#### WHAT YOU HAVE TO DO
Write out each record again exactly as it stands.

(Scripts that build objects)
● ● ● ● ● ● ●

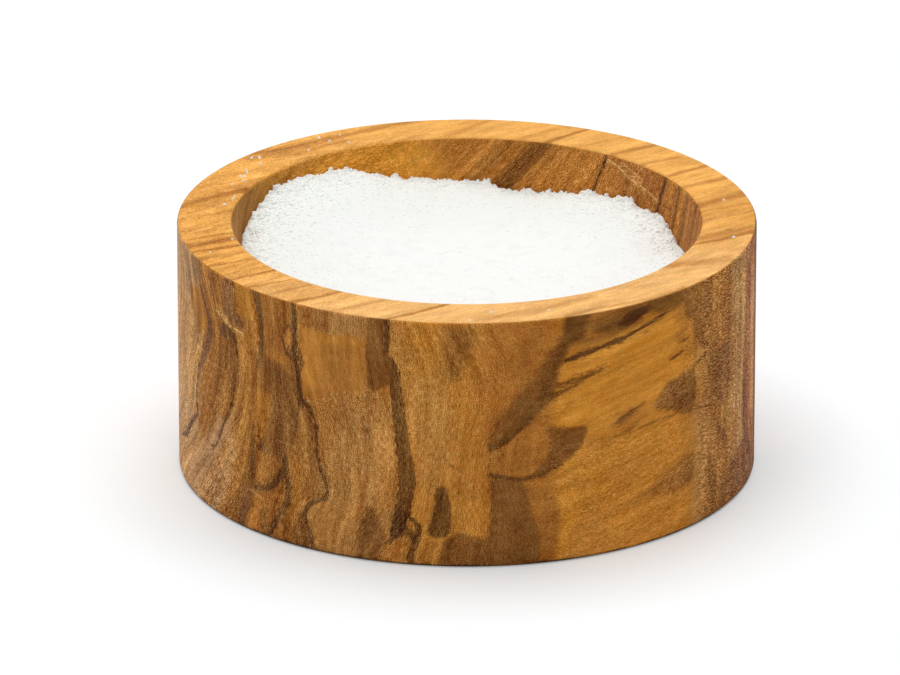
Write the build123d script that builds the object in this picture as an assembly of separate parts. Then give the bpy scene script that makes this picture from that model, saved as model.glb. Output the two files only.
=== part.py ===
from build123d import *
import math
import os

# Pinch bowl, turned from one block of olive wood and filled with loose salt.
# Sizes are in millimetres and angles in degrees.
# The origin is the centre of the underside, +Z is up, and -Y is the front.

# Bowl
outer_diameter = 90.0
bowl_height = 40.0
rim_width = 8.5
wall_lean = 9.0
floor_thickness = 7.0
hollow_corner_radius = 12.0
rim_outer_edge_radius = 0.5
rim_inner_edge_radius = 0.7
foot_edge_radius = 0.6

# Salt: it rests flat on the floor of the hollow and stands just clear of the wall
salt_wall_gap = 0.15
salt_corner_relief = 0.6
salt_below_rim = 7.0
salt_grid_step = 3.0

# Rises and hollows in the salt's surface. Each has its azimuth from +X, its distance from the
# axis as a share of the mouth's radius, its height and its spread.
salt_relief = [
    ("main heap at the back left", 145, 0.98, 4.2, 10.0),
    ("shoulder of the heap", 121, 0.97, 2.0, 6.0),
    ("dip at the back", 72, 1.00, -1.5, 5.0),
    ("rise at the back right", 45, 0.95, 0.5, 7.0),
    ("dip at the right", 13, 1.00, -3.0, 4.2),
    ("pinched hollow", 41, 0.36, -1.5, 7.5),
    ("tail of the hollow", 98, 0.55, -0.9, 5.0),
    ("crest in front of the hollow", -10, 0.35, 0.7, 6.0),
    ("swell left of the middle", 165, 0.45, 0.6, 8.0),
]

# Radii that follow from the sizes above
outer_radius = outer_diameter / 2
mouth_radius = outer_radius - rim_width
hollow_depth = bowl_height - floor_thickness
wall_run = hollow_depth * math.tan(math.radians(wall_lean))
hollow_floor_radius = mouth_radius - wall_run


def turned(section_sketch):
    """Solid turned about +Z from a half section drawn in the XZ plane."""
    return revolve(section_sketch, axis=Axis.Z, revolution_arc=360).solid()


def corner_at(sketch, x, z):
    """The corner of an XZ sketch that lies at x, z."""
    return sketch.vertices().sort_by_distance((x, 0, z))[0]


def hollow_section(wall_gap, corner_radius):
    """Half section of the space inside the wall, drawn in from the wall by wall_gap."""
    outline = Polyline(
        (0, floor_thickness),
        (hollow_floor_radius - wall_gap, floor_thickness),
        (mouth_radius - wall_gap, bowl_height),
        (0, bowl_height),
        close=True,
    )
    section = Plane.XZ * make_face(outline)
    floor_corner = corner_at(section, hollow_floor_radius - wall_gap, floor_thickness)
    return fillet(floor_corner, corner_radius)


def make_bowl():
    """The bowl: straight outer wall, flat rim, leaning inner wall and a flat floor."""
    block = Plane.XZ * make_face(
        Polyline((0, 0), (outer_radius, 0), (outer_radius, bowl_height), (0, bowl_height), close=True)
    )
    section = block - hollow_section(0, hollow_corner_radius)
    section = fillet(corner_at(section, outer_radius, 0), foot_edge_radius)
    section = fillet(corner_at(section, outer_radius, bowl_height), rim_outer_edge_radius)
    section = fillet(corner_at(section, mouth_radius, bowl_height), rim_inner_edge_radius)
    return turned(section)


def salt_height(x, y):
    """Height of the salt's surface over the point x, y."""
    height = bowl_height - salt_below_rim
    for _, azimuth, share, rise, spread in salt_relief:
        centre_x = share * mouth_radius * math.cos(math.radians(azimuth))
        centre_y = share * mouth_radius * math.sin(math.radians(azimuth))
        distance_squared = (x - centre_x) ** 2 + (y - centre_y) ** 2
        height += rise * math.exp(-distance_squared / (2 * spread**2))
    return height


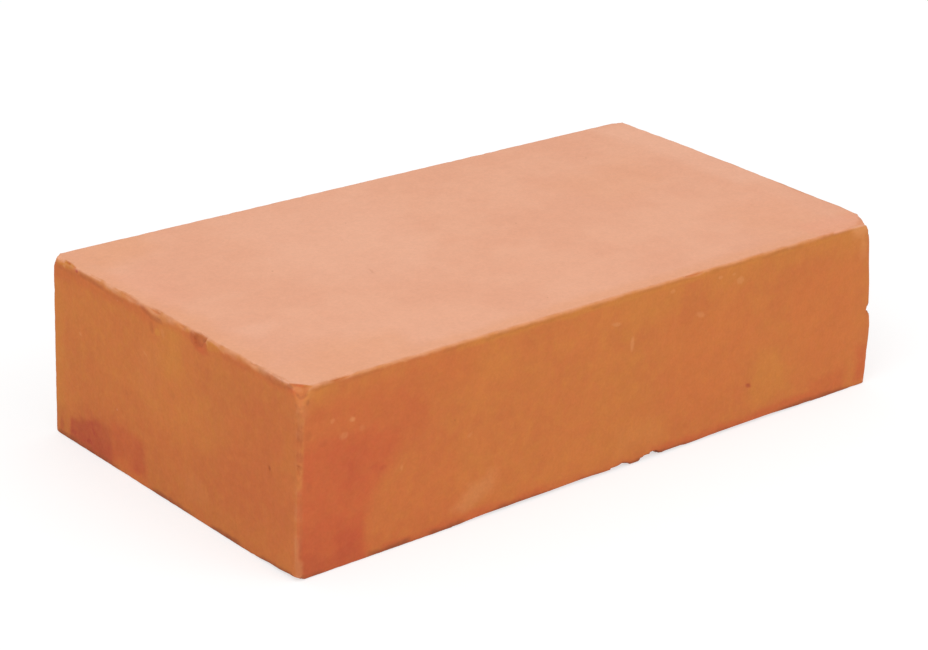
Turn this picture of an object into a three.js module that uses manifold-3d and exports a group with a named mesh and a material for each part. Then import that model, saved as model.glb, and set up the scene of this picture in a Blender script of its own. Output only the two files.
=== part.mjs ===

● ● ● ● ● ● ●

#### FINAL RESULT
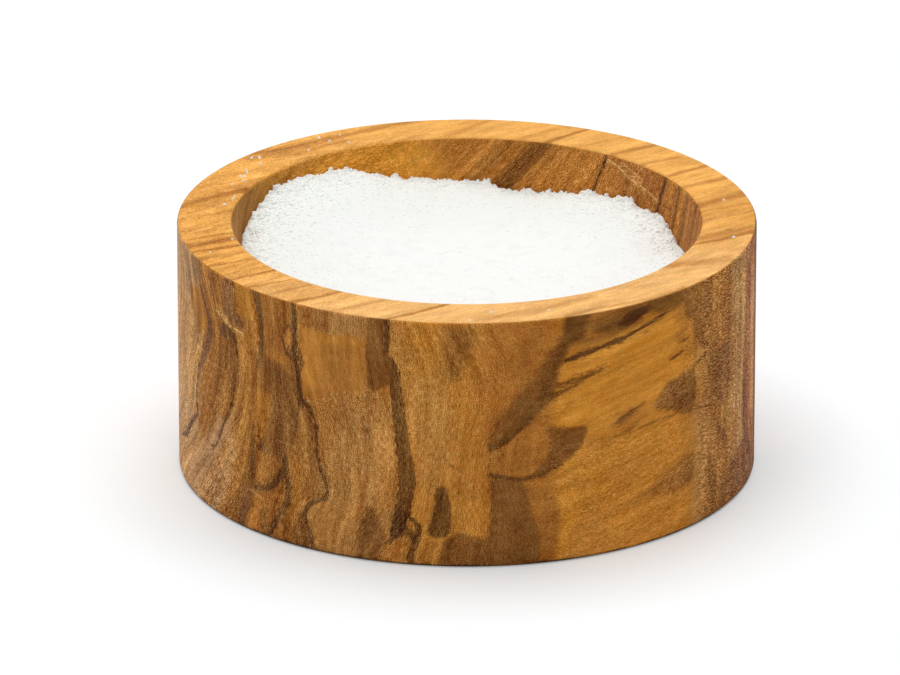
Write the build123d script that builds the object in this picture as an assembly of separate parts. Then give the bpy scene script that makes this picture from that model, saved as model.glb. Output the two files only.
=== part.py ===
from build123d import *
import math
import os

# Pinch bowl, turned from one block of olive wood and filled with loose salt.
# Sizes are in millimetres and angles in degrees.
# The origin is the centre of the underside, +Z is up, and -Y is the front.

# Bowl
outer_diameter = 90.0
bowl_height = 40.0
rim_width = 8.5
wall_lean = 9.0
floor_thickness = 7.0
hollow_corner_radius = 12.0
rim_outer_edge_radius = 0.5
rim_inner_edge_radius = 0.7
foot_edge_radius = 0.6

# Salt: it rests flat on the floor of the hollow and stands just clear of the wall
salt_wall_gap = 0.15
salt_corner_relief = 0.6
salt_below_rim = 7.0
salt_grid_step = 3.0

# Rises and hollows in the salt's surface. Each has its azimuth from +X, its distance from the
# axis as a share of the mouth's radius, its height and its spread.
salt_relief = [
    ("main heap at the back left", 145, 0.98, 4.2, 10.0),
    ("shoulder of the heap", 121, 0.97, 2.0, 6.0),
    ("dip at the back", 72, 1.00, -1.5, 5.0),
    ("rise at the back right", 45, 0.95, 0.5, 7.0),
    ("dip at the right", 13, 1.00, -3.0, 4.2),
    ("pinched hollow", 41, 0.36, -1.5, 7.5),
    ("tail of the hollow", 98, 0.55, -0.9, 5.0),
    ("crest in front of the hollow", -10, 0.35, 0.7, 6.0),
    ("swell left of the middle", 165, 0.45, 0.6, 8.0),
]

# Radii that follow from the sizes above
outer_radius = outer_diameter / 2
mouth_radius = outer_radius - rim_width
hollow_depth = bowl_height - floor_thickness
wall_run = hollow_depth * math.tan(math.radians(wall_lean))
hollow_floor_radius = mouth_radius - wall_run


def turned(section_sketch):
    """Solid turned about +Z from a half section drawn in the XZ plane."""
    return revolve(section_sketch, axis=Axis.Z, revolution_arc=360).solid()


def corner_at(sketch, x, z):
    """The corner of an XZ sketch that lies at x, z."""
    return sketch.vertices().sort_by_distance((x, 0, z))[0]


def hollow_section(wall_gap, corner_radius):
    """Half section of the space inside the wall, drawn in from the wall by wall_gap."""
    outline = Polyline(
        (0, floor_thickness),
        (hollow_floor_radius - wall_gap, floor_thickness),
        (mouth_radius - wall_gap, bowl_height),
        (0, bowl_height),
        close=True,
    )
    section = Plane.XZ * make_face(outline)
    floor_corner = corner_at(section, hollow_floor_radius - wall_gap, floor_thickness)
    return fillet(floor_corner, corner_radius)


def make_bowl():
    """The bowl: straight outer wall, flat rim, leaning inner wall and a flat floor."""
    block = Plane.XZ * make_face(
        Polyline((0, 0), (outer_radius, 0), (outer_radius, bowl_height), (0, bowl_height), close=True)
    )
    section = block - hollow_section(0, hollow_corner_radius)
    section = fillet(corner_at(section, outer_radius, 0), foot_edge_radius)
    section = fillet(corner_at(section, outer_radius, bowl_height), rim_outer_edge_radius)
    section = fillet(corner_at(section, mouth_radius, bowl_height), rim_inner_edge_radius)
    return turned(section)


def salt_height(x, y):
    """Height of the salt's surface over the point x, y."""
    height = bowl_height - salt_below_rim
    for _, azimuth, share, rise, spread in salt_relief:
        centre_x = share * mouth_radius * math.cos(math.radians(azimuth))
        centre_y = share * mouth_radius * math.sin(math.radians(azimuth))
        distance_squared = (x - centre_x) ** 2 + (y - centre_y) ** 2
        height += rise * math.exp(-distance_squared / (2 * spread**2))
    return height


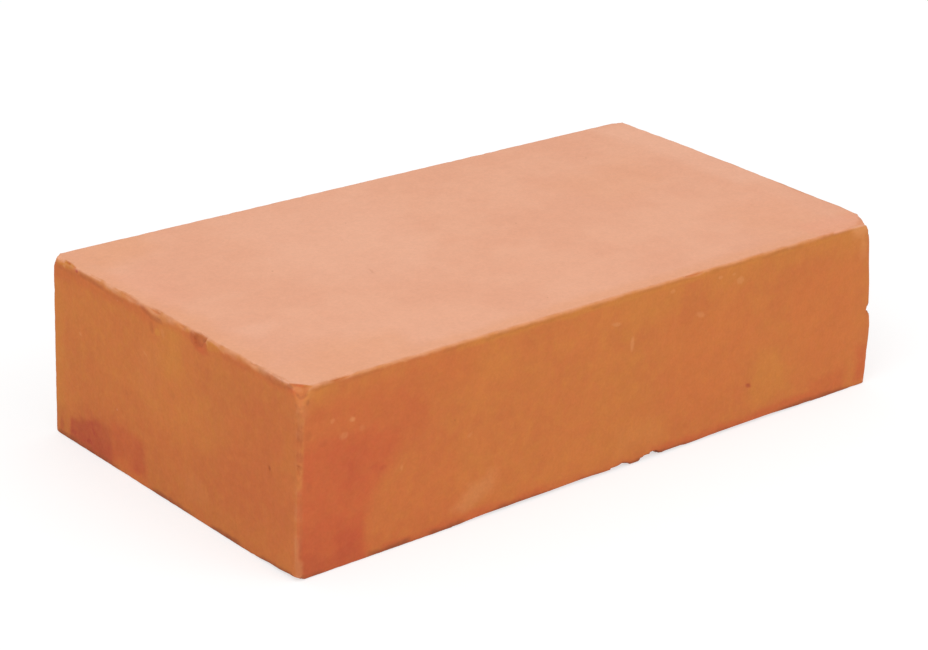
Turn this picture of an object into a three.js module that uses manifold-3d and exports a group with a named mesh and a material for each part. Then import that model, saved as model.glb, and set up the scene of this picture in a Blender script of its own. Output only the two files.
=== part.mjs ===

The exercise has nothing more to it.